Repeat, holding a deep breath as you raise your arms, then exhaling as they flop.  While your arms are up, concentrate on keeping the rest of your body relaxed.

  • Stand up and try to recapture feelings of relaxation, especially in your shoulders, stomach and arms.  With your eyes still closed, walk back and forth a short distance, swinging your arms gently and working to switch off any tension that may be creeping in.
  • Breathe slowly and regularly while standing still and thinking about relaxation spreading slowly through your body.  Use your stimulus words to deepen the feeling.
  • Lie down and see how quickly you can regain a calm sensation all over your body.  Then enjoy your personal relaxation image for at least one minute.  You may find one technique more helpful than another.  Try as many as you can and then choose.

AUTOGENIC RELAXATION TRAINING
This technique follows the progressive relaxation technique as to moving through the body parts, but uses warmth and heaviness instead of tensing the muscles.  It is important in this technique to allow the parts of the body to go limp like a rag doll.

Let’s start:  Lie down on your back in a darkened room, with your legs bent at the knees.  Raise your right leg and let it slowly drift down to the floor.  Sense the heaviness, the leg is very heavy and warm.  The warmth is getting stronger now.  The leg feels warm and heavy.  Now move to the left leg.  Raise it and let it drift to the floor.  It feels heavy and warm.  Feel the warmth going from the toes right up to the thigh area.

Now lift your right arm and feel how heavy it is and warm.  Let it drift down to the floor, feeling warm and heavy.  The warm feeling is moving right up to your neck area.  Lift the left arm and let it drift to the floor, feeling the warmth and heaviness.  It is moving right up to your neck area.  Feel the warmth in your neck.

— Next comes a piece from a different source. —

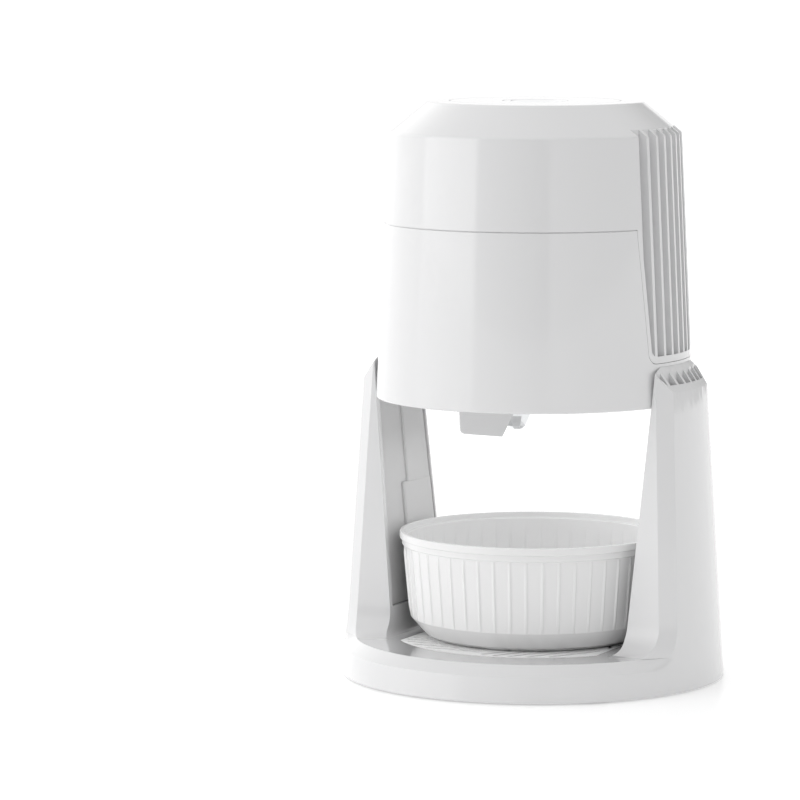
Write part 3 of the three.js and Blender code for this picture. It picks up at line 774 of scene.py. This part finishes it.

It is heavy and warm.  The warmth is moving down into the chest area and moving across your chest.  The warmth moves on down to the abdominal are.  The warmth and heaviness feel so relaxing.

It’s like lying out on the sun backed beach in the warm sand.  The warmth is flowing through your body.  Your face is relaxing…your eyelids feel so heavy.  The lines in your forehead are easing away with the warmth.  Your forehead feels so cool now.  Now that you are relaxed, you feel your heartbeat slowing down.  Your breathing is becoming more calm and relaxed.
You may choose to use one phrase throughout this relaxation technique.  Repeat it over and over again.  When you are ready to get up, count backwards from five.  You will be alert by the time you get to one.

MEDITATION
Meditation is a term that encompasses several techniques, all of which can produce deep relaxation.  Although meditation is often associated with Eastern religious practices, prayer, or trance-like states, meditation techniques are not mystical by nature nor do they involve going into a trance.

Some meditation techniques use a word as a focal point.  Others suggest that you focus on a color, your breathing, an abstract concept or an object.  The purpose of each of these devices is to help quiet your mind, freeing it from its normally busy activity.

One way to begin meditation is to sit quietly with your eyes closed.  Relax all your muscles from your head to your toes.  Become aware of your breathing; breathe through your nose easily and naturally.  Breathe in…and out.  Then begin to silently repeat the word you have chosen, or focus on the color you have chosen.  Breathe in…and out again.  Don’t be discouraged if you have distracting thoughts.  Just let them pass through your mind, again focusing on your mental device.  If you can maintain a passive attitude, deep relaxation will occur at its own pace.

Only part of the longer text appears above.